Fast Unlearning at Scale via Margin Self-Correction (arxiv.org)

arXiv:2606.02920v1 Announce Type: new
Abstract: Language-model unlearning updates a trained model to behave as if it had not seen selected training examples, while preserving utility and avoiding costly retraining. Existing approaches typically fine-tune the pretrained model with a fixed training budget and select the final model afterwards by evaluating several saved checkpoints on downstream validation data. Two sources of unnecessary computation limit scalability: training beyond the desired forget-retain trade-off, and checkpoint selection that requires extra storage and repeated evaluations.
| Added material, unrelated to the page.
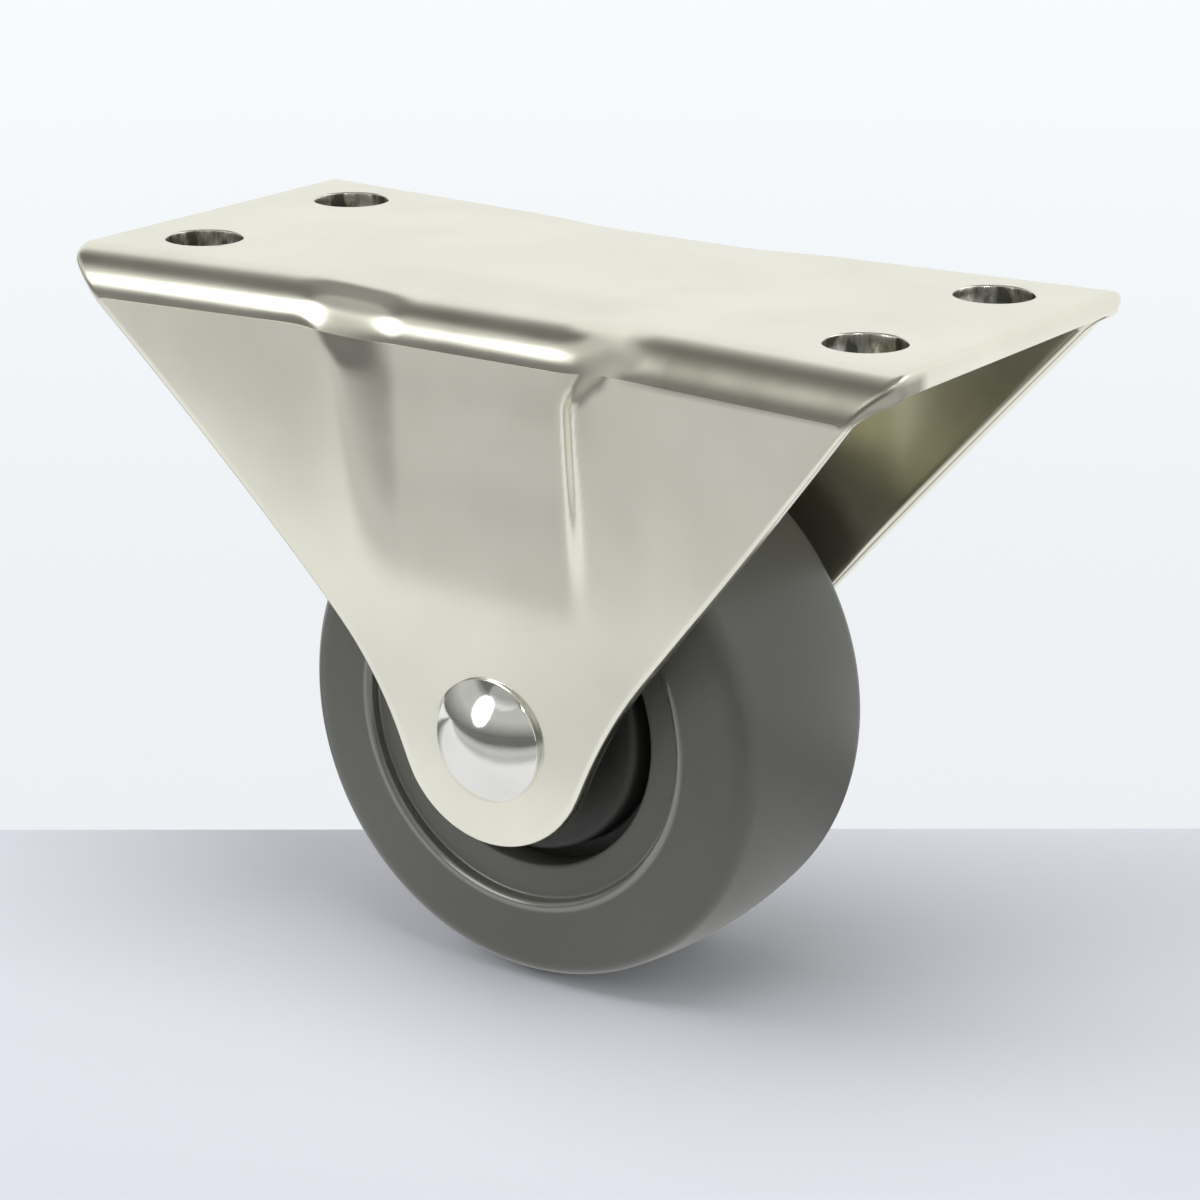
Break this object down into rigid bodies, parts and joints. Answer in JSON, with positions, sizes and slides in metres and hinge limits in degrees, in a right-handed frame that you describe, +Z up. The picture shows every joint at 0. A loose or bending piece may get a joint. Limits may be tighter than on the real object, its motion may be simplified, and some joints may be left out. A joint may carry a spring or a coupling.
{
  "type": "rigid plate castor",
  "caption": "Rigid plate castor: a folded sheet-steel fork with a waisted screw-on plate and two tapering legs that carry a grey wheel on a riveted axle.",
  "frame": {"origin": "Centre of the plate's flat mounting face.", "axes": "+X runs along the plate, the rolling direction. +Y runs along the axle towards the rivet's clenched tail. +Z is up, out of the mounting face. The wheel hangs below, in -Z."},
  "size_m": [0.0886, 0.0434, 0.0666],
  "materials": {
    "zinc_steel": "bright zinc-plated pressed steel, satin",
    "bright_steel": "polished rivet head",
    "dark_plastic": "moulded dark plastic",
    "grey_rubber": "smooth moulded grey rubber"
  },
  "bodies": {
    "frame": {"fork": "zinc_steel", "axle_rivet": "bright_steel", "axle_sleeve": "zinc_steel"},
    "wheel": {"wheel_core": "dark_plastic", "tyre": "grey_rubber"}
  },
  "joints": [
    {"name": "wheel_spin", "type": "hinge", "parent": "frame", "child": "wheel", "pos_m": [0, 0, -0.04125], "axis": [0, 1, 0], "continuous": true}
  ]
}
To address these limitations, we introduce MArgin Self-Correction (MASC), an efficient unlearning method with an online stopping rule that does not require downstream evaluation. Given a text sequence to be forgotten, MASC actively reduces the logit gap between the original next token and the most likely alternatives. It outputs a final model once this gap is small on average over a sufficiently large proportion of token positions across all forget sequences. On TOFU, MUSE News, and MUSE Books, MASC achieves a competitive forget-retain trade-off at a fraction of the computational cost of existing baselines. We further observe that as we increase model size (a.k.a. number of parameters), the trade-offs improve for both MASC and SimNPO -- the forget metrics remain comparable while retain utility increases.